Doch nachdem die Gespräche über eine Entnuklearisierung ins Stocken geraten waren, begann Nordkorea mit der Erprobung einer Reihe neuer ballistischer Kurzstreckenraketen (SRBMs) und rutschte nach einem gescheiterten Gipfel 2019 wieder in eine Pattsituation ab.

Pjöngjang hat die Raketenstarts als sein souveränes Recht auf Selbstverteidigung verteidigt und Washington vorgeworfen, bei Waffentests mit zweierlei Maß zu messen.

Am Montag führte Nordkorea seinen vierten Raketentest in diesem Jahr durch. Es folgten zwei Starts von "Hyperschallraketen", die nach dem Abheben hohe Geschwindigkeiten erreichen und manövrieren können, sowie ein weiterer Start eines Raketensystems, das von einer Eisenbahn getragen wird.

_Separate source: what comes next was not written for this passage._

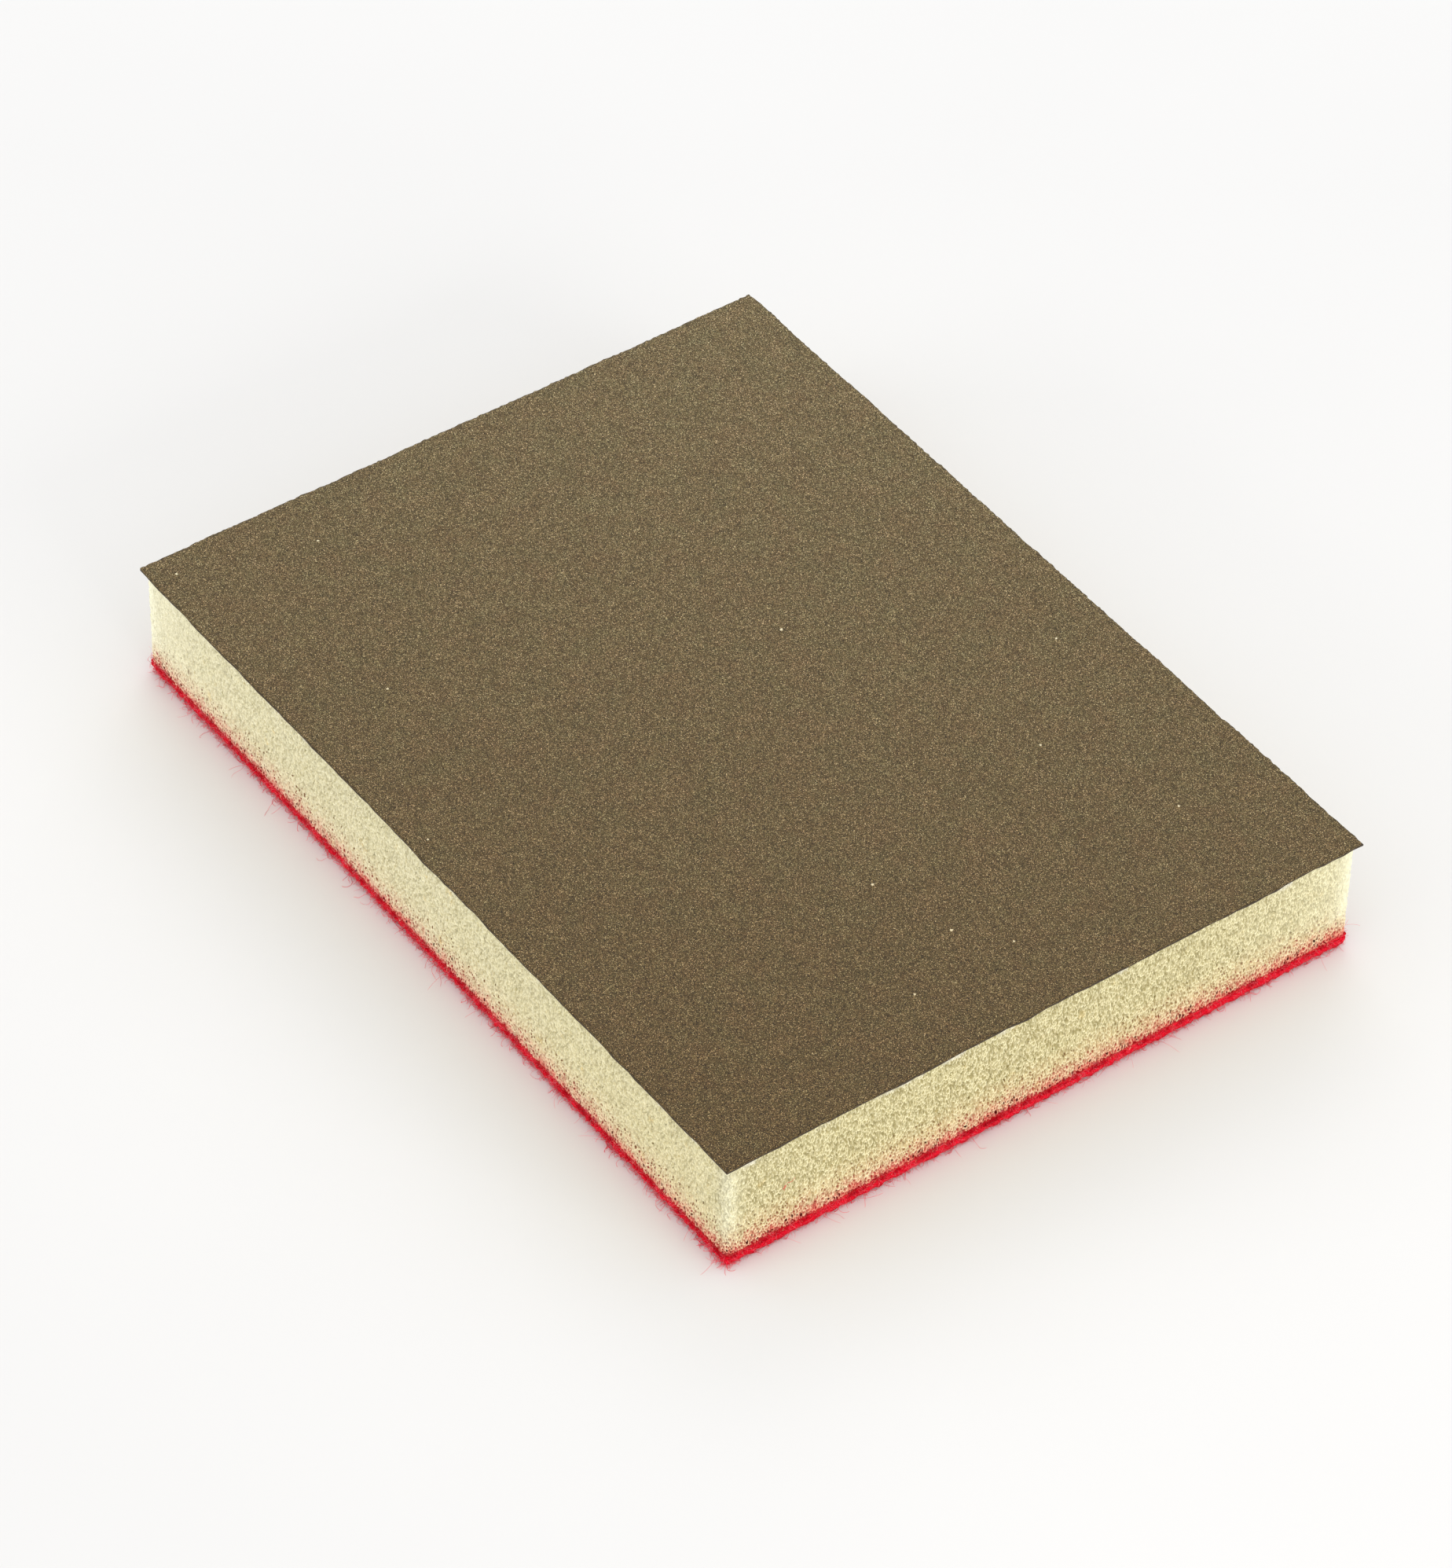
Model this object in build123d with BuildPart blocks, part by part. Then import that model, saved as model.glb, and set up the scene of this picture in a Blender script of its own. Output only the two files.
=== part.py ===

Das ungewöhnlich schnelle Tempo der Starts führte zu einer Verurteilung durch die USA und einem Vorstoß für neue UN-Sanktionen, und Pjöngjang drohte mit härteren Maßnahmen.

Jenny Town, Direktorin des 38-Nord-Programms des Stimson Centers in Washington, sagte, der Bericht des Politbüros lasse Kim trotz seiner deutlichen Worte Spielraum, die Rhetorik je nach den künftigen Entwicklungen zu verschärfen oder zu reduzieren.

Die Biden-Administration muss konzertiertere, hochrangige internationale Bemühungen anführen, um die Verhandlungen über schrittweise Maßnahmen in Richtung Frieden und Denuklearisierung wieder aufzunehmen, sagte Daryl Kimball, Geschäftsführer der Arms Control Association in Washington.

"Das nordkoreanische Nuklear- und Raketenproblem ist nicht verschwunden und wird sich ohne aktive, ernsthafte Diplomatie nur verschlimmern", sagte er.